* Objective:
Return the line containing "Break this object" and all lines after it exactly; stop at the end of the material.

* Exercise material:
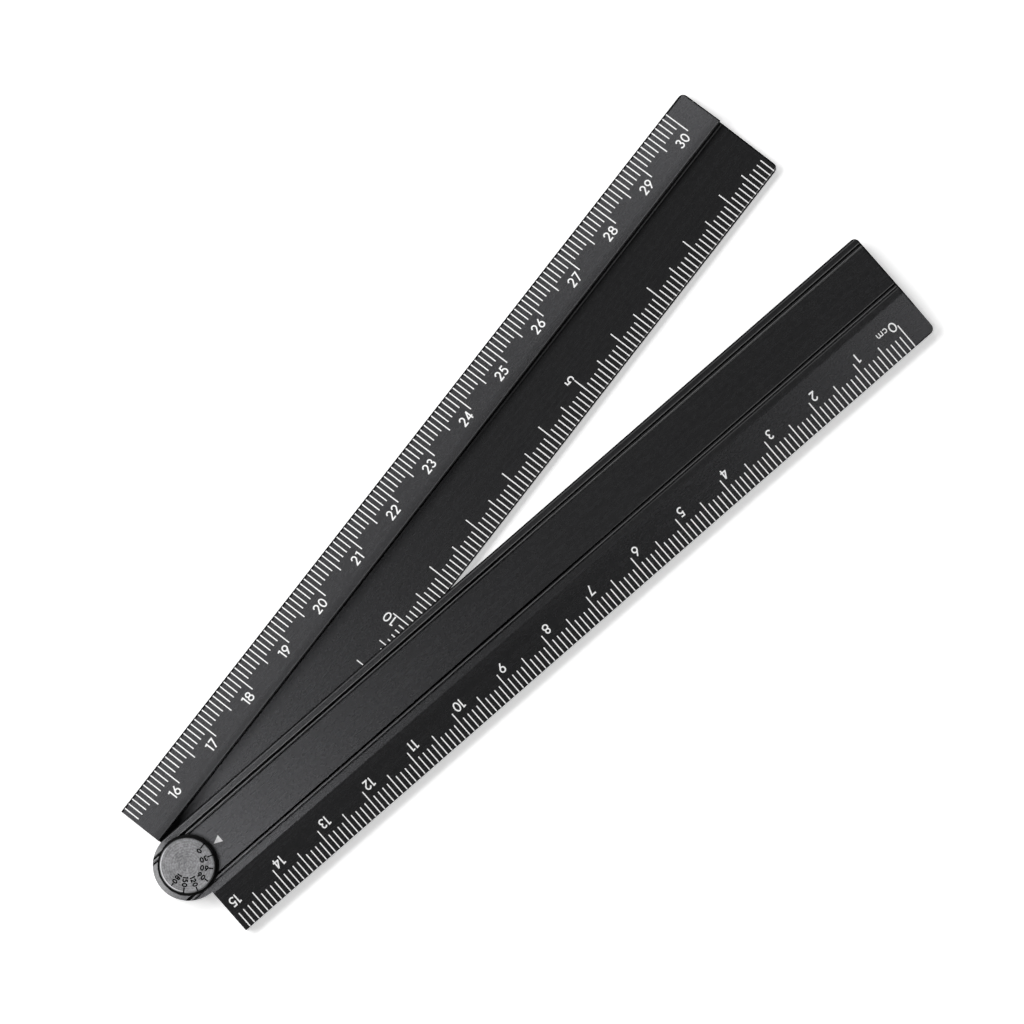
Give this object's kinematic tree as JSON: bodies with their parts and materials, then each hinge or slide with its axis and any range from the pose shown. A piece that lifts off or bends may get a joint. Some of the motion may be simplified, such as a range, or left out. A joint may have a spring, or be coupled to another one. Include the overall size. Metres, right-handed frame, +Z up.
{
  "type": "folding rule with angle finder",
  "caption": "Folding straight edge: flat graduated arms on one pivot, with a protractor dial on the pivot that shows the opening angle.",
  "frame": {"origin": "pivot axis, in the plane of the lower arm's underside", "axes": "+X along the lower arm away from the pivot, +Y to its raised flange, +Z up through the dial"},
  "size_m": [0.1606, 0.0585, 0.0064],
  "materials": {
    "black_anodised": "black anodised, lengthwise brushing, white printed scales",
    "satin_aluminium": "turned and bead-blasted, clear anodised, engraved marks filled black",
    "black_nylon": "matt",
    "white_acetal": "natural white",
    "turned_steel": "turned, bright",
    "spring_steel": "blued"
  },
  "bodies": {
    "lower_arm_group": {"lower_arm": "black_anodised", "pivot_spindle": "turned_steel", "dial": "satin_aluminium", "dial_glide_ring": "black_nylon", "arm_spacer_washer": "black_nylon", "pressure_washer": "turned_steel", "bow_spring_washer": "spring_steel", "pivot_screw": "turned_steel", "lock_washer": "spring_steel", "underside_cap": "black_nylon"},
    "upper_arm_group": {"upper_arm": "black_anodised", "upper_arm_bush": "white_acetal"}
  },
  "joints": [
    {"name": "opening", "type": "hinge", "parent": "lower_arm_group", "child": "upper_arm_group", "pos_m": [0, 0, 0.00285], "axis": [0, 0, -1], "range_deg": [-11.1, 168.9]}
  ]
}
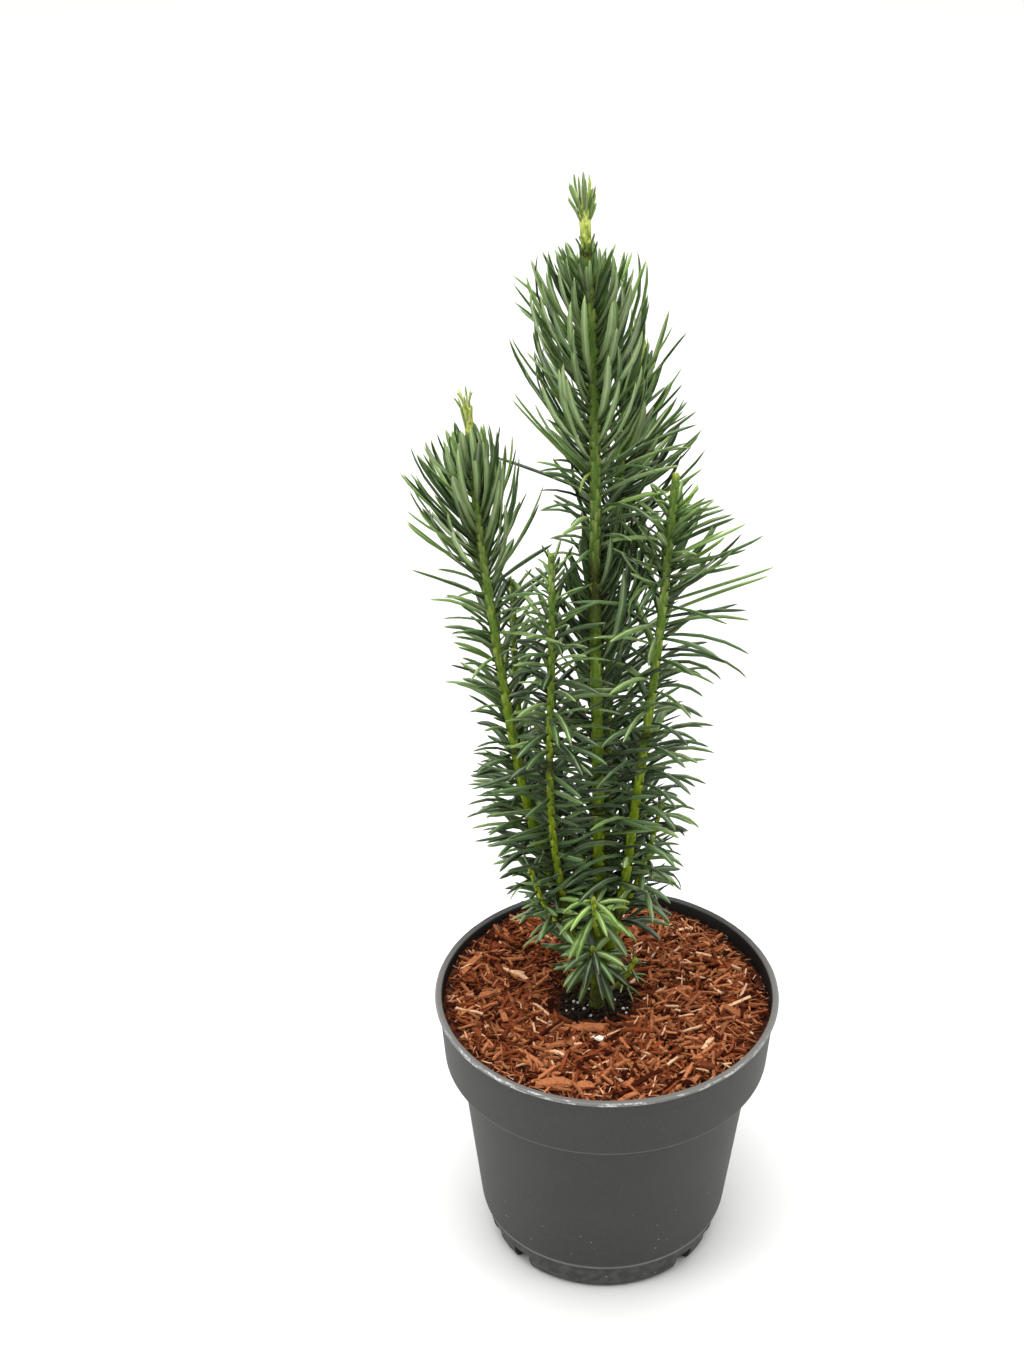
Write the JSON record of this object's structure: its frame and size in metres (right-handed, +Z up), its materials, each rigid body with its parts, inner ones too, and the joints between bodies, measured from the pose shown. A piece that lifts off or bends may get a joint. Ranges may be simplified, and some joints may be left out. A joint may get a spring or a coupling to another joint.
{
  "type": "potted fastigiata japanese plum yew",
  "caption": "Upright Japanese plum yew with whorled dark green needle leaves and pale growing tips, in a round dark grey nursery pot filled with soil and topped with shredded bark.",
  "frame": {"origin": "middle of the pot's flat underside, on the pot's axis", "axes": "+Z up along the pot's axis; -Y towards the side that the plant is seen from, +X to its right"},
  "size_m": [0.2041, 0.2, 0.6509],
  "materials": {
    "pot_plastic": "moulded dark grey polypropylene, matt, rubbed paler along the lip",
    "potting_soil": "moist crumbly peat mix",
    "peat": "black moist peat with white perlite grains",
    "bark_chips": "shredded red brown conifer bark",
    "stem_bark": "green ridged young bark, browner at the growth rings",
    "leaf_green": "waxy dark green needle leaf with a pale midrib",
    "leaf_young": "soft yellow green new growth"
  },
  "bodies": {
    "root": {"pot": "pot_plastic", "potting_soil": "potting_soil", "root_plug": "peat", "bark_mulch": "bark_chips", "stem_centre": "stem_bark", "stem_inner_left": "stem_bark", "stem_right": "stem_bark", "stem_back": "stem_bark", "stem_left": "stem_bark", "stem_back_left": "stem_bark", "shoot_front_low": "stem_bark", "shoot_front_middle": "stem_bark", "shoot_front_high": "stem_bark", "shoot_right_short": "stem_bark", "shoot_left_short": "stem_bark", "shoot_back_short_left": "stem_bark", "shoot_back_short_right": "stem_bark", "leaves_centre_tip": "leaf_young", "leaves_centre_top": "leaf_green", "leaves_left_top": "leaf_green", "leaves_back_top": "leaf_green", "leaves_right_top": "leaf_green", "leaves_left_tip": "leaf_young", "leaves_back_tip": "leaf_young", "leaves_centre_upper": "leaf_green", "leaves_inner_left_upper": "leaf_green", "leaves_back_left_upper": "leaf_green", "leaves_right_middle": "leaf_green", "leaves_left_middle": "leaf_green", "leaves_back_middle": "leaf_green", "leaves_centre_middle": "leaf_green", "leaves_right_lower": "leaf_green", "leaves_left_lower": "leaf_green", "leaves_back_lower": "leaf_green", "leaves_centre_lower": "leaf_green", "leaves_inner_left_lower": "leaf_green", "leaves_back_left_lower": "leaf_green", "leaves_front_high_spray": "leaf_young", "leaves_front_middle_spray": "leaf_green", "leaves_front_low_spray": "leaf_green", "leaves_right_short_spray": "leaf_green", "leaves_left_short_spray": "leaf_green", "leaves_back_short_left_spray": "leaf_green", "leaves_back_short_right_spray": "leaf_green"}
  },
  "joints": []
}
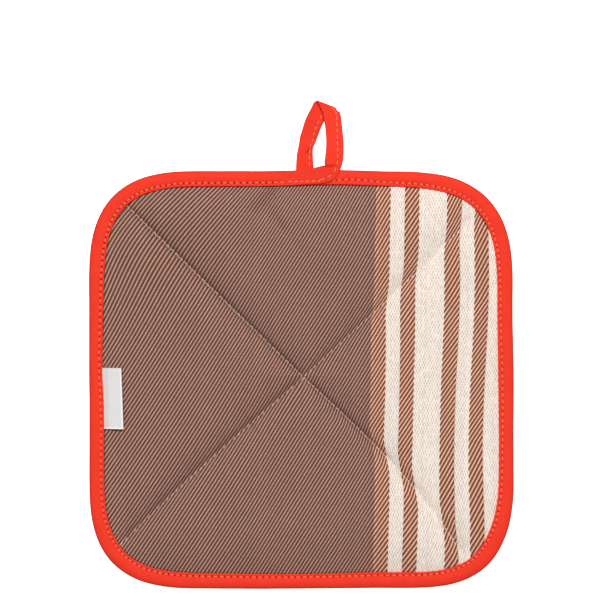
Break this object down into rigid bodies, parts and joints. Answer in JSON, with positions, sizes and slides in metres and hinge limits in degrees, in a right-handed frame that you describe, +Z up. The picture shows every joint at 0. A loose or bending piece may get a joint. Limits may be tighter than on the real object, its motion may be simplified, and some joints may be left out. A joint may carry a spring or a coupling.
{
  "type": "quilted pot holder",
  "caption": "Square quilted cloth pot holder with large round corners, crossing diagonal seams, a tape binding, a folded side label and a hanging loop.",
  "frame": {"origin": "under the middle of the whole object's box, loop included, on the surface that it lies on", "axes": "+Z up out of the face cloth, +Y from the pad towards the hanging loop, +X to the right seen from the face"},
  "size_m": [0.1996, 0.2296, 0.008],
  "materials": {
    "striped_twill": "matte cotton twill with woven stripes",
    "binding_tape": "matte plain-woven cotton tape",
    "label_ribbon": "smooth woven ribbon, blank"
  },
  "bodies": {
    "root": {"quilted_pad": "striped_twill", "binding": "binding_tape", "hanging_loop": "binding_tape", "side_label": "label_ribbon"}
  },
  "joints": []
}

* In response:
Break this object down into rigid bodies, parts and joints. Answer in JSON, with positions, sizes and slides in metres and hinge limits in degrees, in a right-handed frame that you describe, +Z up. The picture shows every joint at 0. A loose or bending piece may get a joint. Limits may be tighter than on the real object, its motion may be simplified, and some joints may be left out. A joint may carry a spring or a coupling.
{
  "type": "quilted pot holder",
  "caption": "Square quilted cloth pot holder with large round corners, crossing diagonal seams, a tape binding, a folded side label and a hanging loop.",
  "frame": {"origin": "under the middle of the whole object's box, loop included, on the surface that it lies on", "axes": "+Z up out of the face cloth, +Y from the pad towards the hanging loop, +X to the right seen from the face"},
  "size_m": [0.1996, 0.2296, 0.008],
  "materials": {
    "striped_twill": "matte cotton twill with woven stripes",
    "binding_tape": "matte plain-woven cotton tape",
    "label_ribbon": "smooth woven ribbon, blank"
  },
  "bodies": {
    "root": {"quilted_pad": "striped_twill", "binding": "binding_tape", "hanging_loop": "binding_tape", "side_label": "label_ribbon"}
  },
  "joints": []
}